Most Frequently Asked Patient Questions, and How to Deal with Them

When you run a sleep center you will come across patients who have a number of doubts. While some of them are likely to be about specific issues the patient is going through, there will be others that almost all patients ask. Here are a few of the most frequently asked patient questions and tips on how you can deal with them:

I think I have a sleep condition. How can I confirm this?

Patients who suspect that they have a sleep condition should first meet their primary care doctor. Ask them to visit the doctor they usually go to. Inform them about what they are likely to be asked during the consultation. Most doctors ask about sleep patterns and alertness during the day. Doctors base their diagnosis on these details. In case a patient shows signs of a sleep condition, the doctors will refer him or her to a sleep center for an evaluation. Inform the patient that the evaluation will be followed by a sleep study.

I have been diagnosed with a sleep condition. What do I do next?

Once a patient has been diagnosed with a sleep condition, he will have to go in for treatment. The most common treatments are quite simple. The patient may have to change his daily lifestyle to include exercises, adopt stress management techniques and follow a healthier diet. Reassure the patient that these are not likely to require him to make drastic changes. 

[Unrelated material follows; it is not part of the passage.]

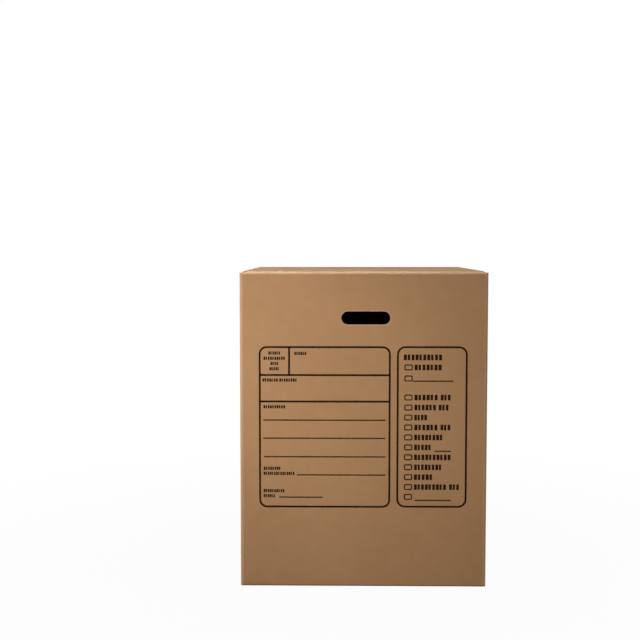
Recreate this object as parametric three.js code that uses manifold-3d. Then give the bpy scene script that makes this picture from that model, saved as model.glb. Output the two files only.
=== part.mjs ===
// A corrugated moving carton with a square base, folded from one sheet and shut.
// Millimetres, +Z up, front towards -Y, origin at the middle of the underside.
// The sheet is one piece: four walls, a glued lap, the bottom flaps and the inner top flaps.
// The two outer top flaps are separate meshes, because they swing open at their creases.

import * as THREE from 'three';
import { mergeVertices } from 'three/addons/utils/BufferGeometryUtils.js';
import Module from 'manifold-3d';

const wasm = await Module();
wasm.setup();

// Driving dimensions of the carton

const insideWidth = 457;
const insideDepth = 457;
const insideHeight = 582;
const board = 4;
const creaseInnerRadius = 1;
const slotWidth = 7;
const seamGap = 2;
const layerGap = 0.4;

// Hand holes, punched through the front and the rear wall

const handHoleLength = 92;
const handHoleHeight = 25;
const handHoleBelowTop = 87;
const handHoleOffCentre = 4;

// Glued lap, which joins the two ends of the sheet inside the rear left corner

const lapWidth = 35;
const lapTaper = 12;
const lapEndClearance = 3;
const rawEdgeInset = 1;
const glueLine = 0.3;

// Corrugated section, which shows along the free edge of each outer top flap

const flutePitch = 7.8;
const liner = 0.5;
const medium = 0.5;
const fluteDepth = 30;

// Fineness of the round stretches

const cornerSegments = 5;
const handHoleSegments = 12;
const fluteSamples = 8;

// Sizes that follow from the driving ones

const width = insideWidth + 2 * board;
const depth = insideDepth + 2 * board;
const foldRadius = creaseInnerRadius + board;
const flapSetback = (slotWidth + board) / 2;
const embed = board / 2;

// Levels of the flap layers, from the floor up

const innerBottomUnder = board + layerGap;
const insideFloor = innerBottomUnder + board;
const insideCeiling = insideFloor + insideHeight;
const innerTopOver = insideCeiling + board;
const outerTopUnder = innerTopOver + layerGap;
const height = outerTopUnder + board;

// Kraft paper, a little darker on the walls than on the flaps that catch the light

const wallKraft = new THREE.MeshStandardMaterial({ color: 0xa98561, roughness: 0.85, metalness: 0 });
const flapKraft = new THREE.MeshStandardMaterial({ color: 0xb18f70, roughness: 0.85, metalness: 0 });

// Solids from three.js geometry, and back

function solid(geometry) {
  const bare = geometry.clone();
  bare.deleteAttribute('normal');
  bare.deleteAttribute('uv');
  const merged = mergeVertices(bare, 1e-4);
  return new wasm.Manifold(new wasm.Mesh({
    numProp: 3,
    vertProperties: new Float32Array(merged.attributes.position.array),
    triVerts: new Uint32Array(merged.index.array),
  }));
}

function geometryOf(manifold) {
  const mesh = manifold.getMesh();
  const geometry = new THREE.BufferGeometry();
  geometry.setAttribute('position', new THREE.BufferAttribute(mesh.vertProperties, 3));
  geometry.setIndex(new THREE.BufferAttribute(mesh.triVerts, 1));
  geometry.computeVertexNormals();
  return geometry;
}

function box(low, high) {
  const size = new THREE.Vector3().subVectors(high, low);
  const middle = new THREE.Vector3().addVectors(low, high).multiplyScalar(0.5);
  const geometry = new THREE.BoxGeometry(size.x, size.y, size.z);
  geometry.translate(middle.x, middle.y, middle.z);
  return solid(geometry);
}

// A shape drawn in the plane of the floor, pulled up from one level to another
function pulledUp(shape, from, to) {
  const geometry = new THREE.ExtrudeGeometry(shape, {
    depth: to - from, bevelEnabled: false, curveSegments: cornerSegments,
  });
  geometry.translate(0, 0, from);
  return solid(geometry);
}

// A section drawn as (inward, up), pulled along X: inward runs from a front wall towards +Y
function alongX(shape, from, to) {
  const geometry = new THREE.ExtrudeGeometry(shape, {
    depth: to - from, bevelEnabled: false, curveSegments: cornerSegments,
  });
  geometry.rotateX(Math.PI / 2);
  geometry.rotateZ(Math.PI / 2);
  geometry.translate(from, 0, 0);
  return solid(geometry);
}

// Walls: a ring with three creased corners and one glued corner at the rear left

function outerContour() {
  const right = width / 2;
  const rear = depth / 2;
  const r = foldRadius;
  const lapLevel = rear - board - glueLine;
  const shape = new THREE.Shape();
  shape.moveTo(-right + r, -rear);
  shape.lineTo(right - r, -rear);
  shape.absarc(right - r, -rear + r, r, -Math.PI / 2, 0, false);
  shape.lineTo(right, rear - r);
  shape.absarc(right - r, rear - r, r, 0, Math.PI / 2, false);
  shape.lineTo(-right + rawEdgeInset, rear);
  shape.lineTo(-right + rawEdgeInset, rear - board);
  shape.lineTo(-right + r, rear - board);
  shape.lineTo(-right + r, lapLevel);
  shape.absarc(-right + r, lapLevel - r, r, Math.PI / 2, Math.PI, false);
  shape.lineTo(-right, -rear + r);
  shape.absarc(-right + r, -rear + r, r, Math.PI, 1.5 * Math.PI, false);
  return shape;
}

function innerContour() {
  const right = width / 2 - board;
  const rear = depth / 2 - board;
  const r = creaseInnerRadius;
  const lapFace = rear - glueLine - board;
  const lapEnd = -width / 2 + lapWidth;
  const path = new THREE.Path();
  path.moveTo(-right + r, -rear);
  path.lineTo(right - r, -rear);
  path.absarc(right - r, -rear + r, r, -Math.PI / 2, 0, false);
  path.lineTo(right, rear - r);
  path.absarc(right - r, rear - r, r, 0, Math.PI / 2, false);
  path.lineTo(lapEnd, rear);
  path.lineTo(lapEnd, lapFace);
  path.lineTo(-right + r, lapFace);
  path.absarc(-right + r, lapFace - r, r, Math.PI / 2, Math.PI, false);
  path.lineTo(-right, -rear + r);
  path.absarc(-right + r, -rear + r, r, Math.PI, 1.5 * Math.PI, false);
  return path;
}

// What is cut off an end of the lap, which clears the flaps there and tapers to its free edge
function lapCut(past, endLevel, taper) {
  const root = -width / 2 + foldRadius;
  const tip = -width / 2 + lapWidth + embed;
  const shape = new THREE.Shape();
  shape.moveTo(root, past);
  shape.lineTo(tip, past);
  shape.lineTo(tip, endLevel + taper);
  shape.lineTo(root, endLevel);
  shape.closePath();
  const geometry = new THREE.ExtrudeGeometry(shape, {
    depth: board + glueLine + embed, bevelEnabled: false,
  });
  geometry.rotateX(Math.PI / 2);
  geometry.translate(0, depth / 2 - board, 0);
  return solid(geometry);
}

// The punch for a hand hole: a stadium that reaches well past both faces of its wall
function handHole(wallFace) {
  const straight = handHoleLength - handHoleHeight;
  const r = handHoleHeight / 2;
  const reach = board + embed;
  const shape = new THREE.Shape();
  shape.moveTo(-straight / 2, -r);
  shape.lineTo(straight / 2, -r);
  shape.absarc(straight / 2, 0, r, -Math.PI / 2, Math.PI / 2, false);
  shape.lineTo(-straight / 2, r);
  shape.absarc(-straight / 2, 0, r, Math.PI / 2, 1.5 * Math.PI, false);
  const geometry = new THREE.ExtrudeGeometry(shape, {
    depth: 2 * reach, bevelEnabled: false, curveSegments: handHoleSegments,
  });
  geometry.rotateX(Math.PI / 2);
  geometry.translate(handHoleOffCentre, wallFace + reach, height - handHoleBelowTop);
  return solid(geometry);
}

// A wall's foot that folds under into a flap: drawn as (inward, up) from the wall's outer face
function foldedFlapSection(face, centre, under) {
  const r = foldRadius;
  const inner = creaseInnerRadius;
  const legTop = under + r + board;
  const flapEnd = centre - seamGap / 2;
  const shape = new THREE.Shape();
  shape.moveTo(face, legTop);
  shape.lineTo(face, under + r);
  shape.absarc(face + r, under + r, r, Math.PI, 1.5 * Math.PI, false);
  shape.lineTo(flapEnd, under);
  shape.lineTo(flapEnd, under + board);
  shape.lineTo(face + r, under + board);
  shape.absarc(face + r, under + r, inner, 1.5 * Math.PI, Math.PI, true);
  shape.lineTo(face + board, legTop);
  shape.closePath();
  return shape;
}

function carton() {
  const flapHalfWidth = width / 2 - flapSetback;
  const flapHalfDepth = depth / 2 - flapSetback;
  const gluedFlapEnd = flapHalfDepth - board - glueLine;
  const ringShape = outerContour();
  ringShape.holes.push(innerContour());
  let body = pulledUp(ringShape, innerBottomUnder, innerTopOver);

  // Ends of the glued lap
  const foot = innerBottomUnder + foldRadius;
  const head = innerTopOver - foldRadius;
  body = body.subtract(lapCut(0, foot + lapEndClearance, lapTaper));
  body = body.subtract(lapCut(height, head - lapEndClearance, -lapTaper));

  // Room for the creases, between the slots
  const outX = width / 2 + embed;
  const inX = insideWidth / 2 - embed;
  for (const side of [-1, 1]) {
    const rearEnd = side < 0 ? gluedFlapEnd : flapHalfDepth;
    const near = Math.min(side * outX, side * inX);
    const far = Math.max(side * outX, side * inX);
    for (const [low, high] of [[0, foot], [head, height]]) {
      body = body.subtract(box(
        new THREE.Vector3(near, -flapHalfDepth, low),
        new THREE.Vector3(far, rearEnd, high),
      ));
    }
    const outY = side * (depth / 2 + embed);
    const inY = side * (insideDepth / 2 - embed);
    body = body.subtract(box(
      new THREE.Vector3(-flapHalfWidth, Math.min(outY, inY), 0),
      new THREE.Vector3(flapHalfWidth, Math.max(outY, inY), foldRadius),
    ));
  }

  // Outer bottom flaps fold in from the front and rear walls
  const outerBottom = alongX(foldedFlapSection(-depth / 2, 0, 0), -flapHalfWidth, flapHalfWidth);
  body = body.add(outerBottom).add(outerBottom.rotate([0, 0, 180]));

  // Inner flaps fold in from the side walls, over the outer bottom ones and under the top ones
  const rightFlap = alongX(
    foldedFlapSection(-width / 2, 0, innerBottomUnder), -flapHalfDepth, flapHalfDepth,
  ).rotate([0, 0, 90]);
  const leftFlap = alongX(
    foldedFlapSection(-width / 2, 0, innerBottomUnder), -gluedFlapEnd, flapHalfDepth,
  ).rotate([0, 0, -90]);
  const middle = innerBottomUnder + innerTopOver;
  for (const flap of [rightFlap, leftFlap]) {
    const topFlap = flap.mirror([0, 0, 1]).translate([0, 0, middle]);
    body = body.add(flap).add(topFlap);
  }

  // Hand holes
  body = body.subtract(handHole(-depth / 2)).subtract(handHole(depth / 2));
  return body;
}

// The waved medium between the liners, as a band that bites a little into both of them
function fluteBand(from, to) {
  const bite = liner / 4;
  const swing = (board - 2 * liner - medium) / 2 + bite;
  const crest = Math.cos(Math.PI / fluteSamples);
  const step = flutePitch / fluteSamples;
  const count = Math.round((to - from) / step);
  const line = [];
  for (let i = 0; i <= count; i += 1) {
    const phase = (2 * Math.PI * (i + 0.5)) / fluteSamples;
    line.push(new THREE.Vector2(from + ((to - from) * i) / count, (swing * Math.cos(phase)) / crest));
  }
  const lower = line.map((p) => new THREE.Vector2(p.x, p.y - medium / 2));
  const upper = line.map((p) => new THREE.Vector2(p.x, p.y + medium / 2));
  return new THREE.Shape([...lower, ...upper.reverse()]);
}

// An outer top flap, drawn for the front wall and turned about Z for the rear one
function topFlap() {
  const halfWidth = width / 2 - flapSetback;
  const face = -depth / 2;
  const freeEdge = -seamGap / 2;
  const solidEnd = freeEdge - fluteDepth;
  const shape = new THREE.Shape();
  shape.moveTo(face, outerTopUnder);
  shape.lineTo(solidEnd, outerTopUnder);
  shape.lineTo(solidEnd, height);
  shape.lineTo(face + board, height);
  shape.absarc(face + board, outerTopUnder, board, Math.PI / 2, Math.PI, false);
  const plate = alongX(shape, -halfWidth, halfWidth);

  // Two liners with the fluted medium between them, open at the free edge
  const near = solidEnd - embed;
  const underLiner = box(
    new THREE.Vector3(-halfWidth, near, outerTopUnder),
    new THREE.Vector3(halfWidth, freeEdge, outerTopUnder + liner),
  );
  const overLiner = box(
    new THREE.Vector3(-halfWidth, near, height - liner),
    new THREE.Vector3(halfWidth, freeEdge, height),
  );
  const waved = new THREE.ExtrudeGeometry(fluteBand(-halfWidth, halfWidth), {
    depth: freeEdge - near, bevelEnabled: false,
  });
  waved.rotateX(Math.PI / 2);
  waved.translate(0, freeEdge, outerTopUnder + board / 2);
  return plate.add(underLiner).add(overLiner).add(solid(waved));
}

function named(name, manifold, material) {
  const mesh = new THREE.Mesh(geometryOf(manifold), material);
  mesh.name = name;
  return mesh;
}

const movingCarton = new THREE.Group();
movingCarton.add(named('carton_body', carton(), wallKraft));
movingCarton.add(named('front_top_flap', topFlap(), flapKraft));
movingCarton.add(named('rear_top_flap', topFlap().rotate([0, 0, 180]), flapKraft));

export default movingCarton;
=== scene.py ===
"""A corrugated moving carton with a square base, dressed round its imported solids.

Metres, with the printed front wall towards -Y.
"""

import math

import bmesh
import bpy
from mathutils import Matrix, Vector


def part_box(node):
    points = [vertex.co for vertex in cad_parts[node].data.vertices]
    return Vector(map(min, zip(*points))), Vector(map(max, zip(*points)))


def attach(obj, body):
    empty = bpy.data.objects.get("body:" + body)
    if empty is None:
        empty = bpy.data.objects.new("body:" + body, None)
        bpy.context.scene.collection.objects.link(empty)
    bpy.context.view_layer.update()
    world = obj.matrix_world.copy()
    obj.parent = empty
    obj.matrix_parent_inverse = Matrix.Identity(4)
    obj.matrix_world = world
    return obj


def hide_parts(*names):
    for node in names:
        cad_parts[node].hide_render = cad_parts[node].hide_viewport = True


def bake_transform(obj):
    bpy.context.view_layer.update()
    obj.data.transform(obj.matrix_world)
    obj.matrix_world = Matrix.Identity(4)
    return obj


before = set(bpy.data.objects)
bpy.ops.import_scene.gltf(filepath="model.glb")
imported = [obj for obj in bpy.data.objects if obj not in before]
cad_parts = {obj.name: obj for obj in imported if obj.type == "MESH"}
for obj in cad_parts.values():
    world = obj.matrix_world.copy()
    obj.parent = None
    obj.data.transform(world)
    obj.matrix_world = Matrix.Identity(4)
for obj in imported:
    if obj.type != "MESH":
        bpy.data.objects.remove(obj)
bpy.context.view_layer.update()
bpy.ops.object.select_all(action="DESELECT")

# Sizes of the board and the carton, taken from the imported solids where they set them

SHEET_LOW, SHEET_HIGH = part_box("carton_body")
FLAP_LOW, FLAP_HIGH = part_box("front_top_flap")
HALF_WIDTH = SHEET_HIGH.x
HALF_DEPTH = SHEET_HIGH.y
HEIGHT = FLAP_HIGH.z
BOARD = FLAP_HIGH.z - FLAP_LOW.z
FLAP_HALF = FLAP_HIGH.x
FREE_EDGE = FLAP_HIGH.y

LINER = 0.00045
MEDIUM = LINER * 0.8
FLUTE_PITCH = 0.0078
FLUTE_SWING = BOARD / 2 - LINER * 1.2
WALL_RADIUS = 0.005
FOLD_RADIUS = 0.0042
FOLD_LEG = 0.009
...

A few patients may require surgery or medications. In that case, have the patient's primary health care provider look at his report. The physician may call him in for a consultation. Discussions about these situations are generally done face-to-face. 

What happens during a sleep study?

The patient should be told that sleep studies generally take place overnight. During that time, physiological activities that take place when the person is asleep are recorded. The patient should be told about the equipments that will be used. When they know what to expect in a sleep study, they will be able to adjust to the change in sleeping arrangement. Patients should be informed whether studies take place in a private room at the sleep center or at their home. Some patients will want to go for the option of getting the recordings done at their home. 

If I opt for a sleep study, will my insurance cover it?

It is possible that some insurance plans may not cover sleep studies. Patients should be directed to find out whether their plan covers the sleep center costs or not. The best person who can give them information about this is the insurance provider. 

How can I find out about my sleep study results?

Depending on your center's policy, patient results may get posted directly on an internal system or sent to a primary care physician. Based on this, patients will have to be told where they can find the results of their sleep study. If it is posted online and it is a secure system, assure patients about it. In case the results are assessed and forwarded along with recommendations to the primary health care provider, the patient will have to know who he should meet - the health care provider or the physician at the sleep center.

Do I have to prepare on the day I come in for the sleep study? If so, what should I do?

Give the patients a list about what they should and should not do on the day they come in for the sleep study. Here are some of the points that should ideally be on the list:


Do's:

  • Wear comfortable, loose clothing.
  • If there are prescribed medicines that you are supposed to have regularly, take them at scheduled times on the day of the study too.
  • Bring toiletries.
  • Carry items that will make you feel comfortable during the study. This is recommended especially for children.
  • Wash your body and hair before coming in for the test. This will allow the electrodes, which will be attached to your head and body to record readings, stay in place. The readings will be accurate only if the electrodes are attached properly.

Don'ts:

  • Don't wear garments made of silk or synthetics. 
  • Don't take medications for sleeping. 
  • Don't drink caffeine, alcohol or caffeinated drinks on the day of the test.
  • Don't take a nap during the day. 

My child has to be brought in for a sleep study. What should I keep in mind?

In addition to the points mentioned above, parents will have to keep in mind a few more. Based on your sleep center's policy, inform parents whether they will be allowed to stay during the study. If they can, let them know what will be expected of them. For instance, they may have to take care of a few responsibilities like administering medicines and food, and changing diapers if the patient is an infant.